The offer would mean an extra $2970 a year for a third-year registered nurse or a first-year paramedic.
But the increase would not cover the rising costs of groceries, electricity and mortgages, Treasurer Daniel Mookhey was told at the Health Services Union annual conference in Sydney on Monday.
Other delegates shouted from the floor "pay us what we're worth" during the treasurer's speech.
"I don't understand the way you guys think," one delegate told the treasurer.
"When you got into that position, did you get a nice pay increase?"
The treasurer confirmed his income increased significantly when Labor won power in March.
But he pointed out parliament had recently frozen the pay of all MPs and senior executives for two years, meaning he earnt the same as his predecessor.
Mr Mookhey also referenced his migrant mother raising him alone after his father's death, to stress he understood the pressures working families faced.
"It's actually what drives me," he said.
"I well and truly understand just how hard working people are having it right now.
"I wish we found ourselves in a situation where the budget we inherited allowed us to do more."
Another move that was met with grumbles was winding down a tax grab that delivers 50 per cent of health workers' savings through salary sacrificing to the state government.
NSW Health workers will now keep 60 per cent of savings, with a commitment to eventually reach the 100 per cent demanded by the union.
"Basically, I can't deliver radical change overnight, but we are starting the hard work that we have to do," Mr Mookhey said.

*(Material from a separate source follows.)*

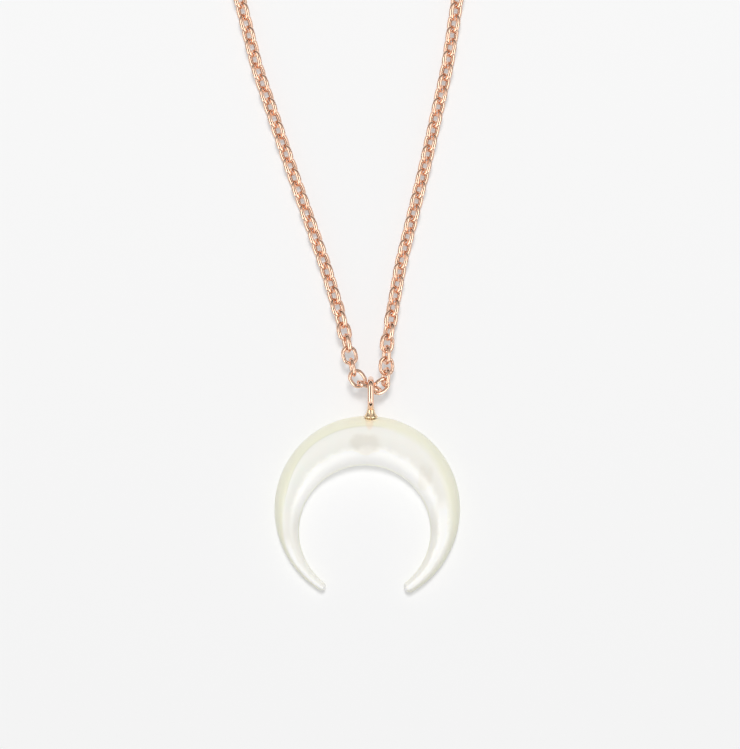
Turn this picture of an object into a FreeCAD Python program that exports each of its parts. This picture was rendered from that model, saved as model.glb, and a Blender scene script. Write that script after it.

Union boss Gerard Hayes said the rowdy nature of the conference was a reflection of how his 47,000 members felt.
Delegates were likely to recommend further industrial action on Monday afternoon.
"When we're seeing interest rates going up, cost of living ... still well and truly about four per cent, we need to do better and we need to do more," he told reporters.
If a higher offer wasn't possible, the government should consider a flat pay offer of $3500 for the current financial year, he said.
That would deliver an above-inflation rise to lower-paid workers.
Annual inflation to May was about 5.6 per cent, mainly driven by housing, food and household goods and services.
It comes as the government celebrated their 100th day in office by confirming their predecessors' controversial ceiling on public sector pay rises would be officially dead come September.
The ten-year policy of the previous Liberal-National government left the wages umpire hamstrung from making decisions above the cap.
Acting Premier Prue Car said the government had faced "serious and real" challenges, including the public sector pay dispute.
"Even with a huge budget black hole", the government had offered essential workers the biggest pay rises in more than a decade, she said.
"It has been difficult, being a government is difficult," Ms Car said.
Nationals leader Dugald Saunders said Labor was already breaking promises and cutting spending to regional NSW.
"If you start how you intend to finish then this government is heading for disaster," he said.